Abdoulaye, wearing a red Nike shirt, wandered behind the choreographer. 

"He could do this professionally," Sanou said, pointing him out.

The teenager glowed at the praise on a recent January afternoon, fist-bumping the friends he has made over the years.

"There's our star," one woman shouted.

He had restarted his life, once again, from a cramped apartment on the outskirts of the city. He shares a room with his mother, father and sister. They rely on the kindness of their neighbors as they look for odd jobs.

Abdoulaye, who spends every second he can at the Termite Mound, padded over to the bleachers. As he watched the older students practice, the familiar longing crept back. 

If only he could join them on the mat. Full-time. 

He doesn't have the money, but he has heard people can get scholarships to train at studios abroad. Some even get talent visas. He doesn't know how that works.

People from everywhere turn up at the studio.

He could always get noticed by a scout. Or on the internet. An international nonprofit posted a video of him singing last year on Facebook.
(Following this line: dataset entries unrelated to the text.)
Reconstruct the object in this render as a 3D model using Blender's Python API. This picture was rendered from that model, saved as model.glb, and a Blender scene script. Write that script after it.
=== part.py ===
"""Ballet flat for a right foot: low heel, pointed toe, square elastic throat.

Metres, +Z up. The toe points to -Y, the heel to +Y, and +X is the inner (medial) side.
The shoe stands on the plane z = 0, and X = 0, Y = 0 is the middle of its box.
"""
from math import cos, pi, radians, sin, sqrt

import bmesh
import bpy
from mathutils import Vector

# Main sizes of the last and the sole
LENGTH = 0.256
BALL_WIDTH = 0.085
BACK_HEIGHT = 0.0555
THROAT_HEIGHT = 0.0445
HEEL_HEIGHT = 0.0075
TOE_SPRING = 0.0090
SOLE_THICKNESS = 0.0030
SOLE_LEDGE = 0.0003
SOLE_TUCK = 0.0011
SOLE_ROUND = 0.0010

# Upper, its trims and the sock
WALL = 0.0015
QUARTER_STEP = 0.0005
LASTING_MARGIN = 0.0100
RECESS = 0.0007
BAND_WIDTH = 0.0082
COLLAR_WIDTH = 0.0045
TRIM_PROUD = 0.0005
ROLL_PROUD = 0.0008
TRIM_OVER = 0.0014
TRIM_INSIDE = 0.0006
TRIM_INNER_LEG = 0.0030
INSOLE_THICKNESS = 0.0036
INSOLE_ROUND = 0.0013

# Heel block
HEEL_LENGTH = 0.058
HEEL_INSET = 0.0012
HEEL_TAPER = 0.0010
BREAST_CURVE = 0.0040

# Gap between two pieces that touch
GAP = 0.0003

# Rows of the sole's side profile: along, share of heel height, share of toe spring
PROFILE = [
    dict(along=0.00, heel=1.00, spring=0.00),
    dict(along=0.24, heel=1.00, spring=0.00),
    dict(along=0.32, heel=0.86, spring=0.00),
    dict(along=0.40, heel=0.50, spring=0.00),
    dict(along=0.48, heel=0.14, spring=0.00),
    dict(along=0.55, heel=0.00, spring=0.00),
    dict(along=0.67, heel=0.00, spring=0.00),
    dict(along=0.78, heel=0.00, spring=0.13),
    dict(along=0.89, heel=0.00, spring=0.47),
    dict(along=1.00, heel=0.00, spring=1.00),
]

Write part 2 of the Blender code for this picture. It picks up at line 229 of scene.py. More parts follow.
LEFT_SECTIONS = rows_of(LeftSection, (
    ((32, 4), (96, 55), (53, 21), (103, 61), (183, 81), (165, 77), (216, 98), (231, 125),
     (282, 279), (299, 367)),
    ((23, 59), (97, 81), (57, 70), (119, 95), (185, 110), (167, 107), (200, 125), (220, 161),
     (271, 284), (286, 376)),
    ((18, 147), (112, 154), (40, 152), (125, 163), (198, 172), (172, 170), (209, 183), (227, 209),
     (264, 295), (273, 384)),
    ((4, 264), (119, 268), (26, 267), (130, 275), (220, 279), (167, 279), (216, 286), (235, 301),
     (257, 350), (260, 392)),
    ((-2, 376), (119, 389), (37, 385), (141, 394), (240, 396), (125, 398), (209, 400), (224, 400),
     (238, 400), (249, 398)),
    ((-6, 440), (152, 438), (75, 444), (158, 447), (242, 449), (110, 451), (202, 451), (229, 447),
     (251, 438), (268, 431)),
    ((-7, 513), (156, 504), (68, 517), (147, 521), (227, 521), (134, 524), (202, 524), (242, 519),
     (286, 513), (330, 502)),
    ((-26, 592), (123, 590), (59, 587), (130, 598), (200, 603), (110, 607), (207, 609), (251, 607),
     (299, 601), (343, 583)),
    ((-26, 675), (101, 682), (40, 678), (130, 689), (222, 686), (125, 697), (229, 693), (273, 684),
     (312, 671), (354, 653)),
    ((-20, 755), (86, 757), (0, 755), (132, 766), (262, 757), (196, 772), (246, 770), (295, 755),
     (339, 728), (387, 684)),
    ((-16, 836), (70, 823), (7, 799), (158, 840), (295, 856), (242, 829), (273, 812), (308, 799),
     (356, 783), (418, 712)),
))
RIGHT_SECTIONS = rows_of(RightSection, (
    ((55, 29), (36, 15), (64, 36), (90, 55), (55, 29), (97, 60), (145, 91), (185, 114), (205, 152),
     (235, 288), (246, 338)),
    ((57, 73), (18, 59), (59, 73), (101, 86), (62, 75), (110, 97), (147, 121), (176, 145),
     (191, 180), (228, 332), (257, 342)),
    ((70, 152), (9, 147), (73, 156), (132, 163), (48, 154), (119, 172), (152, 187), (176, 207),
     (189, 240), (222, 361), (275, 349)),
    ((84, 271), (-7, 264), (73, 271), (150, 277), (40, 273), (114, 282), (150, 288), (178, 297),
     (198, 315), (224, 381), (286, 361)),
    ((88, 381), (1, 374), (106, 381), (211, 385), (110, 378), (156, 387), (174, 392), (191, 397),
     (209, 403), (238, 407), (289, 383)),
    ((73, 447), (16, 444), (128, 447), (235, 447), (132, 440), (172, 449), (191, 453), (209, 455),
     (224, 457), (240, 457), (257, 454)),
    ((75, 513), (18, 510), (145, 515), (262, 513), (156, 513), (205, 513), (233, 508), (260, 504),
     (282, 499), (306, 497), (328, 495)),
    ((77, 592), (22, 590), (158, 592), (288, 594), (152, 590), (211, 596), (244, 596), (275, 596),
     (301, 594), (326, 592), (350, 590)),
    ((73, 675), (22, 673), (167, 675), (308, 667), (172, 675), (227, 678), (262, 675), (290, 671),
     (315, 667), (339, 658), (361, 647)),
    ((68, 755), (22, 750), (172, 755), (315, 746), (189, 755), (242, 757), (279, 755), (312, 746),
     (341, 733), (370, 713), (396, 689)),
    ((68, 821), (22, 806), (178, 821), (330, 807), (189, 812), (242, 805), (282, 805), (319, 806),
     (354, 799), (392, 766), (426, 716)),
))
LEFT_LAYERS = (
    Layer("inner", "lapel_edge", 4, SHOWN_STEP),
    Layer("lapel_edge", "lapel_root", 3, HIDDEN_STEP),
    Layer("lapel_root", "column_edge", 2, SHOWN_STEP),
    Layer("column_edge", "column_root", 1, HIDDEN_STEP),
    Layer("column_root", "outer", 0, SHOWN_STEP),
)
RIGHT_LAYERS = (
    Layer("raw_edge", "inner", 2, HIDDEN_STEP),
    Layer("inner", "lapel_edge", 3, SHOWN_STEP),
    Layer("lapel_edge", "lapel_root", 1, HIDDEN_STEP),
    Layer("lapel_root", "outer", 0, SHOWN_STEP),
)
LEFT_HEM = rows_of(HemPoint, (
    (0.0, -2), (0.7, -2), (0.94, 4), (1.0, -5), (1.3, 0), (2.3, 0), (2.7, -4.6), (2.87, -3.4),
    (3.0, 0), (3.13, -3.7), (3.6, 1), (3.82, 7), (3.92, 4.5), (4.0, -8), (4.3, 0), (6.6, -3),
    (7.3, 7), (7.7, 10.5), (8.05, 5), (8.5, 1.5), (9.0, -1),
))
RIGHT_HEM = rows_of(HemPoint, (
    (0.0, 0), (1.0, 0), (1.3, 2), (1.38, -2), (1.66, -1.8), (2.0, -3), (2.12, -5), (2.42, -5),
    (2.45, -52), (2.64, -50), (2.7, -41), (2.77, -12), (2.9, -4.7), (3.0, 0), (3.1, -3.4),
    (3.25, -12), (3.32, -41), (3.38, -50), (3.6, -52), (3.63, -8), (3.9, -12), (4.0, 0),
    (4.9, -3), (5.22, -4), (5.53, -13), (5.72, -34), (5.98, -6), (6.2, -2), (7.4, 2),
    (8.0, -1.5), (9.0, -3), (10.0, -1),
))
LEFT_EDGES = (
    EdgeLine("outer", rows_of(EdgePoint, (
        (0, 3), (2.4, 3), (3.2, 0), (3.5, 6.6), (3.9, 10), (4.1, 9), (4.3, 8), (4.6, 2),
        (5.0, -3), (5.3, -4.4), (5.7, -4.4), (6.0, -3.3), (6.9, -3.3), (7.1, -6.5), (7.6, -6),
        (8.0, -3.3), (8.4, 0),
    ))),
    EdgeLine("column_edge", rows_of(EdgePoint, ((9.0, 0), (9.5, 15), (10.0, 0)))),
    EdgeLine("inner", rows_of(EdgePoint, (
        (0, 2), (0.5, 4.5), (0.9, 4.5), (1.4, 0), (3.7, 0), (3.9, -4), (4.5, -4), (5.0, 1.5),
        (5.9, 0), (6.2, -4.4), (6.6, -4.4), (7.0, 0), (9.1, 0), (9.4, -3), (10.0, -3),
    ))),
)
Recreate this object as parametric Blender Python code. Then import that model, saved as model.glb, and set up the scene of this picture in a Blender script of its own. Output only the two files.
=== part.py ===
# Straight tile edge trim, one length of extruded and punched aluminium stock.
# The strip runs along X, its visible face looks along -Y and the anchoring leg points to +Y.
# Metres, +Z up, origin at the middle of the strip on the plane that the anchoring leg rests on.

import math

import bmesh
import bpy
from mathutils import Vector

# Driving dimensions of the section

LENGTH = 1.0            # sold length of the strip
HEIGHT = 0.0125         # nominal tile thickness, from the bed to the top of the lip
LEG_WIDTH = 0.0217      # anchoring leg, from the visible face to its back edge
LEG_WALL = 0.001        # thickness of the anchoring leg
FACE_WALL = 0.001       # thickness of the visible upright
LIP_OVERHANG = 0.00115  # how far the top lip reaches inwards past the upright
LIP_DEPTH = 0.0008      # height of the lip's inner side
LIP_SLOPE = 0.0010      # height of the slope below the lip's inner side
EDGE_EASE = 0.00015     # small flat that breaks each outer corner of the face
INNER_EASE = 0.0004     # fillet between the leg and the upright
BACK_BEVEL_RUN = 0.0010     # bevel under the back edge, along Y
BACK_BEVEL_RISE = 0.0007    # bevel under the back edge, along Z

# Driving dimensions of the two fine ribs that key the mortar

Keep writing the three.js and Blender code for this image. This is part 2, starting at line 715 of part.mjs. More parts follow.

Of course, he dreams of returning to Boni, his old village in Mali, where his family raised cows and goats. He loves Ouagadougou, too, but he's scared of what could happen next.

He's tired of running from war. 

"It's your turn to practice," an instructor shouted.

Abdoulaye bounded to the dance floor. The drums started. He closed his eyes. 

He was onstage in Paris or New York.